Copy exactly the lines of the records below, and only those lines, beginning with the line that contains "clear_scene()" and ending with the line that contains "obj.matrix_world = world".

[Raw records]
◆ ◆ ◆

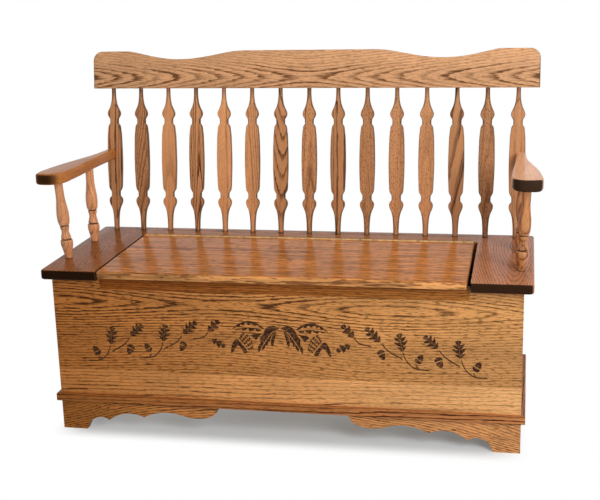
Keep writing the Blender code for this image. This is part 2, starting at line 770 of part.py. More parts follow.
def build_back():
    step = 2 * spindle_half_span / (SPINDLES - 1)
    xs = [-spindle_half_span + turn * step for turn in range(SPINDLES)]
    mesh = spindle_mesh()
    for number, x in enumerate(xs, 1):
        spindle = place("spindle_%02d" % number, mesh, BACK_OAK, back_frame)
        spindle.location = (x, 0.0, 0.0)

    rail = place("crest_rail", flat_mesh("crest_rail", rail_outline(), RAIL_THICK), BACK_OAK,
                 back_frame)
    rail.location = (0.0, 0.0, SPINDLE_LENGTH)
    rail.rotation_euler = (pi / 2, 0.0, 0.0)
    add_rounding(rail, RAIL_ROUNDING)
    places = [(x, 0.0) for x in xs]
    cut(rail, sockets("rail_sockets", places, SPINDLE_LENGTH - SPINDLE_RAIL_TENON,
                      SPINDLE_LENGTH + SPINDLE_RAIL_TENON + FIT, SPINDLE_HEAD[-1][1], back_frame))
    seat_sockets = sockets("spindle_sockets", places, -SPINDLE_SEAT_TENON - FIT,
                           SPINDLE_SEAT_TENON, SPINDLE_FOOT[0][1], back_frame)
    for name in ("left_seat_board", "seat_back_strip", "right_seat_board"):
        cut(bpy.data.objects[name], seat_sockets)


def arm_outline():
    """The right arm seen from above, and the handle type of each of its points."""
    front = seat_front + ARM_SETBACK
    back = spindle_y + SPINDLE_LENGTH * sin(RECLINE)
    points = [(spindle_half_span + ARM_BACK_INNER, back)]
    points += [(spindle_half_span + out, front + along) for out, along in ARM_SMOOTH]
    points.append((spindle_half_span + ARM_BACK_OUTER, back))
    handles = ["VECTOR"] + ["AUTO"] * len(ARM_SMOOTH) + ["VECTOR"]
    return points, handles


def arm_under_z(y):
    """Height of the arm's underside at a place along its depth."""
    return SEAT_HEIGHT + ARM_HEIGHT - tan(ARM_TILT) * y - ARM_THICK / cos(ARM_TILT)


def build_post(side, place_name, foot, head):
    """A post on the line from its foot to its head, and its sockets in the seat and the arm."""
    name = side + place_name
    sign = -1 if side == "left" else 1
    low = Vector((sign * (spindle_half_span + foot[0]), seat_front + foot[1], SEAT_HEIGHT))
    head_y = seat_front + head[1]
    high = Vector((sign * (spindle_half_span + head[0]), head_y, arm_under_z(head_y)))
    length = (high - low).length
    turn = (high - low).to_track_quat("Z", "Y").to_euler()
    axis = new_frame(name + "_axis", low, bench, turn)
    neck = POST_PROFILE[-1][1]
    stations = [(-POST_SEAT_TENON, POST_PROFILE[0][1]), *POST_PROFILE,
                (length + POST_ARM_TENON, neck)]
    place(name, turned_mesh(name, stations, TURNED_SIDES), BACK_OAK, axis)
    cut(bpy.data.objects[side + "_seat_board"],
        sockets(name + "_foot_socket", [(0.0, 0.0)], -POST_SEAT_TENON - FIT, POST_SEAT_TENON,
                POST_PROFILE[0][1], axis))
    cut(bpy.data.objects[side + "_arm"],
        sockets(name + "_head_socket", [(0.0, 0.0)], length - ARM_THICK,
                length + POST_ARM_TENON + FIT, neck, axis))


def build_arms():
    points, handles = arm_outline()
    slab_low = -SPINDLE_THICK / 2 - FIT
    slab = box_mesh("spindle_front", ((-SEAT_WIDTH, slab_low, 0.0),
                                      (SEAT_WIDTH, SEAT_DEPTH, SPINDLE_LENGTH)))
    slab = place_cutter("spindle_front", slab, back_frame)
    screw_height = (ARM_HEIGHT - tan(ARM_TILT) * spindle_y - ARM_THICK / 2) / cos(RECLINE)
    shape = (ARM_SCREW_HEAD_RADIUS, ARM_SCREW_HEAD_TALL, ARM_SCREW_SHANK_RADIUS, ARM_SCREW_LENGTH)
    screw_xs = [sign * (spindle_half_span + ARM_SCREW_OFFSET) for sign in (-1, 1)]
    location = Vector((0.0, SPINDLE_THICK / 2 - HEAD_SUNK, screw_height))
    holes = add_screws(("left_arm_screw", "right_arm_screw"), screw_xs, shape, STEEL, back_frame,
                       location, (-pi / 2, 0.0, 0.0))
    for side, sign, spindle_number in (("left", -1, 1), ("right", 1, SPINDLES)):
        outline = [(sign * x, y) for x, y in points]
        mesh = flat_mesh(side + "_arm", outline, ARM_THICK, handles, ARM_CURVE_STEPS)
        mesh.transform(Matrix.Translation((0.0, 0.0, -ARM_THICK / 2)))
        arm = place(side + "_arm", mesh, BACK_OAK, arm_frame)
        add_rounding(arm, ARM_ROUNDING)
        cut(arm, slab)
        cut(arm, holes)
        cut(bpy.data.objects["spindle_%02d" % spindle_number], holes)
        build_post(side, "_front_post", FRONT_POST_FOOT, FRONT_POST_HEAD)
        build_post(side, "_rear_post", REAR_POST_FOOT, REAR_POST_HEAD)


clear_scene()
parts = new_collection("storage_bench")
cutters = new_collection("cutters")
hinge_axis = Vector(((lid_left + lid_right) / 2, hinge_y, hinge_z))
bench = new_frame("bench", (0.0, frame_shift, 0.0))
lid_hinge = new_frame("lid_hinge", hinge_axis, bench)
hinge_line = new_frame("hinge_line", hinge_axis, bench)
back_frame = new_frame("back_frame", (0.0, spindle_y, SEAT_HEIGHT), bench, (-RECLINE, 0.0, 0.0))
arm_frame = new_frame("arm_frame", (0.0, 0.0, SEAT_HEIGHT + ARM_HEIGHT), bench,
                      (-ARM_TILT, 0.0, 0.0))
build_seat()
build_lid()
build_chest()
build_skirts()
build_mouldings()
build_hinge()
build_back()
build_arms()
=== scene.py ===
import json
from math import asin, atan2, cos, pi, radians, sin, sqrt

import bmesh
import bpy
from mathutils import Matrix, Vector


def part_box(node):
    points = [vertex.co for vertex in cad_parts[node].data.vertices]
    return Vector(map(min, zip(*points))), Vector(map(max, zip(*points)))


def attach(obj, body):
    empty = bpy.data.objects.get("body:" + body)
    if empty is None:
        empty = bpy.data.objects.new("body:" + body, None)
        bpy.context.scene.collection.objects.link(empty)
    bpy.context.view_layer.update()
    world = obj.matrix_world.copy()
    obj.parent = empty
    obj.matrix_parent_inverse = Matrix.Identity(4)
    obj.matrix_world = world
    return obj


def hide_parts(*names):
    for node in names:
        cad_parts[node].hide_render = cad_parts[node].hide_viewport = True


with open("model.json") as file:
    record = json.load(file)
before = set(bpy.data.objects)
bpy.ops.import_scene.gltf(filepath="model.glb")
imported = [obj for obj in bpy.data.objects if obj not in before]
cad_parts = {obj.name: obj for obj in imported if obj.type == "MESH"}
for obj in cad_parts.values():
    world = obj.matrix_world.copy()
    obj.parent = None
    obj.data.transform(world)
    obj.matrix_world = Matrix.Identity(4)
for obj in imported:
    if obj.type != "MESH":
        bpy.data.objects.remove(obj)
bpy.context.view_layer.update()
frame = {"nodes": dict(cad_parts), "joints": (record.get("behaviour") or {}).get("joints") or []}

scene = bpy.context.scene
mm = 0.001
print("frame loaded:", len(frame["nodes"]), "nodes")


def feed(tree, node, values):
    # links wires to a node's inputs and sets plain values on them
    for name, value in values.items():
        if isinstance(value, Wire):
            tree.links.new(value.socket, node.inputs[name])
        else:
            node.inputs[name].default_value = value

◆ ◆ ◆

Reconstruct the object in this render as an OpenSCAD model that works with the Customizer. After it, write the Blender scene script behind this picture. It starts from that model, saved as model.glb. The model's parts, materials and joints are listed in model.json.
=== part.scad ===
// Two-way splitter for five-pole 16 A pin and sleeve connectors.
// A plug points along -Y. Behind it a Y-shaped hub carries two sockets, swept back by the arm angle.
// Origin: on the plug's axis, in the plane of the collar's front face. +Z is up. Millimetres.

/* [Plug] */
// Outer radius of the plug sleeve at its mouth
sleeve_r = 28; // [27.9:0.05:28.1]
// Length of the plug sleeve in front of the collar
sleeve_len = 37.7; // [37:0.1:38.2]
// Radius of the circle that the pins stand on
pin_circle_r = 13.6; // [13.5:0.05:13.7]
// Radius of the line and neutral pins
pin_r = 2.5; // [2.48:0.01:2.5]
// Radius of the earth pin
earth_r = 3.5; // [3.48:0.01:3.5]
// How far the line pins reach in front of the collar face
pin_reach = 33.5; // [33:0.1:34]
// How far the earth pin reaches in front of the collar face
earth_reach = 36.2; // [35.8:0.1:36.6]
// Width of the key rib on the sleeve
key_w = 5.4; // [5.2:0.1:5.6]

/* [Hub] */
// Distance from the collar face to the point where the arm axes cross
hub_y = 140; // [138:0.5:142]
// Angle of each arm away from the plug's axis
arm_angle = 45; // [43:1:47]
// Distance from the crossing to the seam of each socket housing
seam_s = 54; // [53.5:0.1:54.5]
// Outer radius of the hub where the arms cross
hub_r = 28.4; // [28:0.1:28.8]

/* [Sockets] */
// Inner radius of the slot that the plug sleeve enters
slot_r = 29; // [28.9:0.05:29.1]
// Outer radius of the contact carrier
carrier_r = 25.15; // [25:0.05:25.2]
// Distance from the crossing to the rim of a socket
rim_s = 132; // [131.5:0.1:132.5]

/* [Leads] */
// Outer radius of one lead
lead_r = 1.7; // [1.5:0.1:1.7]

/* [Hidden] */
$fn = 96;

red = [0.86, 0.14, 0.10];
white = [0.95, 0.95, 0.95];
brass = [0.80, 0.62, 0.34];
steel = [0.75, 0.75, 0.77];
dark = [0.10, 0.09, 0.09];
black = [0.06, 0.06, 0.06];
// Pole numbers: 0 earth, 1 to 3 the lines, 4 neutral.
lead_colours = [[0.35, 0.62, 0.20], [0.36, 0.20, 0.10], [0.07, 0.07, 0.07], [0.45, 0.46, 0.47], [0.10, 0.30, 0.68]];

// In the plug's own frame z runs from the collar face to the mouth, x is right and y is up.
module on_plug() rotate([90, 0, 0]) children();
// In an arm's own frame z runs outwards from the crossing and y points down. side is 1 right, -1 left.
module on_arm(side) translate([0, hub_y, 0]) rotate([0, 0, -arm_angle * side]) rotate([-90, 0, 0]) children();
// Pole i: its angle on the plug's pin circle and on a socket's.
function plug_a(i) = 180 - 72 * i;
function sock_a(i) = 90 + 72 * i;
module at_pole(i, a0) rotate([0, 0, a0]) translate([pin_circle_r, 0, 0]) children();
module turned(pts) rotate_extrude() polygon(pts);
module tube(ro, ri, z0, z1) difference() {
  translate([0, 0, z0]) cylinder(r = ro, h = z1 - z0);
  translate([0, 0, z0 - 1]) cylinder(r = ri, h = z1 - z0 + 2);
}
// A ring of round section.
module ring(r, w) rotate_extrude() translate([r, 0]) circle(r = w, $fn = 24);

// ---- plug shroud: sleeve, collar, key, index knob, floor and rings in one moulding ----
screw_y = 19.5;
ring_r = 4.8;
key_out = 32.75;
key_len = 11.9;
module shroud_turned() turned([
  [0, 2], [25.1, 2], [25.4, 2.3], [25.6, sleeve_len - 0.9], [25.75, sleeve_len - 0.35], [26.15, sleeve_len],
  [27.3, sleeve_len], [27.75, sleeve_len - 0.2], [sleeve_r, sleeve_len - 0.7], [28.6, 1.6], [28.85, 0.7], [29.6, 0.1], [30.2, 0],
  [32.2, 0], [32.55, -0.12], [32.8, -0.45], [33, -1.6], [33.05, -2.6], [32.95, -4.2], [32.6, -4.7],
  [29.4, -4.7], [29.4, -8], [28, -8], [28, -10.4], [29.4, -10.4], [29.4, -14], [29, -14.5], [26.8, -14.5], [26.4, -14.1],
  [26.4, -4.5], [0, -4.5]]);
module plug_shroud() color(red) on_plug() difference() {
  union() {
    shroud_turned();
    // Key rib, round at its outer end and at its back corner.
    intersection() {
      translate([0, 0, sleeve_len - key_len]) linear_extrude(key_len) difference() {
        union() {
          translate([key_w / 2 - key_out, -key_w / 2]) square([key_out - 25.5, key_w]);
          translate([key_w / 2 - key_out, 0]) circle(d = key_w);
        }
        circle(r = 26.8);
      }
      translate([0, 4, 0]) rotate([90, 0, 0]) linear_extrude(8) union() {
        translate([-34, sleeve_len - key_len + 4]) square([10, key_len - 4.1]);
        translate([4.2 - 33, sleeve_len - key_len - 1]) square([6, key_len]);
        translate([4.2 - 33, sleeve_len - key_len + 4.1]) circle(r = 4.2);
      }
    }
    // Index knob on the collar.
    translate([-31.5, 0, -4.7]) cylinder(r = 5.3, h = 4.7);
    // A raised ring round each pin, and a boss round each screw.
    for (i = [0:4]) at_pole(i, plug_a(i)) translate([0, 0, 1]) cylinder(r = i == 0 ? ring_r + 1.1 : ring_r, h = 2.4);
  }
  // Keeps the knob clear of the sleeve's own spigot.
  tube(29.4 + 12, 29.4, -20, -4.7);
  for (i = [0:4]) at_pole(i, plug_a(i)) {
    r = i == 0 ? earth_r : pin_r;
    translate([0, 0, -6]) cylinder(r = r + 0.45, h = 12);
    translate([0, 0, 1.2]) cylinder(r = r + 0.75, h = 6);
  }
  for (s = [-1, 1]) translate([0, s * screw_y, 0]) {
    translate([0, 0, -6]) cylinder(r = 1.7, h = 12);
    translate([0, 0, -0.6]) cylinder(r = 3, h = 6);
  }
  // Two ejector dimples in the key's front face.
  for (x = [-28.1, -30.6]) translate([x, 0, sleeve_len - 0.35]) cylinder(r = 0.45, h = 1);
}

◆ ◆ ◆

• **SOLUTION FOR THIS TASK**:
clear_scene()
parts = new_collection("storage_bench")
cutters = new_collection("cutters")
hinge_axis = Vector(((lid_left + lid_right) / 2, hinge_y, hinge_z))
bench = new_frame("bench", (0.0, frame_shift, 0.0))
lid_hinge = new_frame("lid_hinge", hinge_axis, bench)
hinge_line = new_frame("hinge_line", hinge_axis, bench)
back_frame = new_frame("back_frame", (0.0, spindle_y, SEAT_HEIGHT), bench, (-RECLINE, 0.0, 0.0))
arm_frame = new_frame("arm_frame", (0.0, 0.0, SEAT_HEIGHT + ARM_HEIGHT), bench,
                      (-ARM_TILT, 0.0, 0.0))
build_seat()
build_lid()
build_chest()
build_skirts()
build_mouldings()
build_hinge()
build_back()
build_arms()
=== scene.py ===
import json
from math import asin, atan2, cos, pi, radians, sin, sqrt

import bmesh
import bpy
from mathutils import Matrix, Vector


def part_box(node):
    points = [vertex.co for vertex in cad_parts[node].data.vertices]
    return Vector(map(min, zip(*points))), Vector(map(max, zip(*points)))


def attach(obj, body):
    empty = bpy.data.objects.get("body:" + body)
    if empty is None:
        empty = bpy.data.objects.new("body:" + body, None)
        bpy.context.scene.collection.objects.link(empty)
    bpy.context.view_layer.update()
    world = obj.matrix_world.copy()
    obj.parent = empty
    obj.matrix_parent_inverse = Matrix.Identity(4)
    obj.matrix_world = world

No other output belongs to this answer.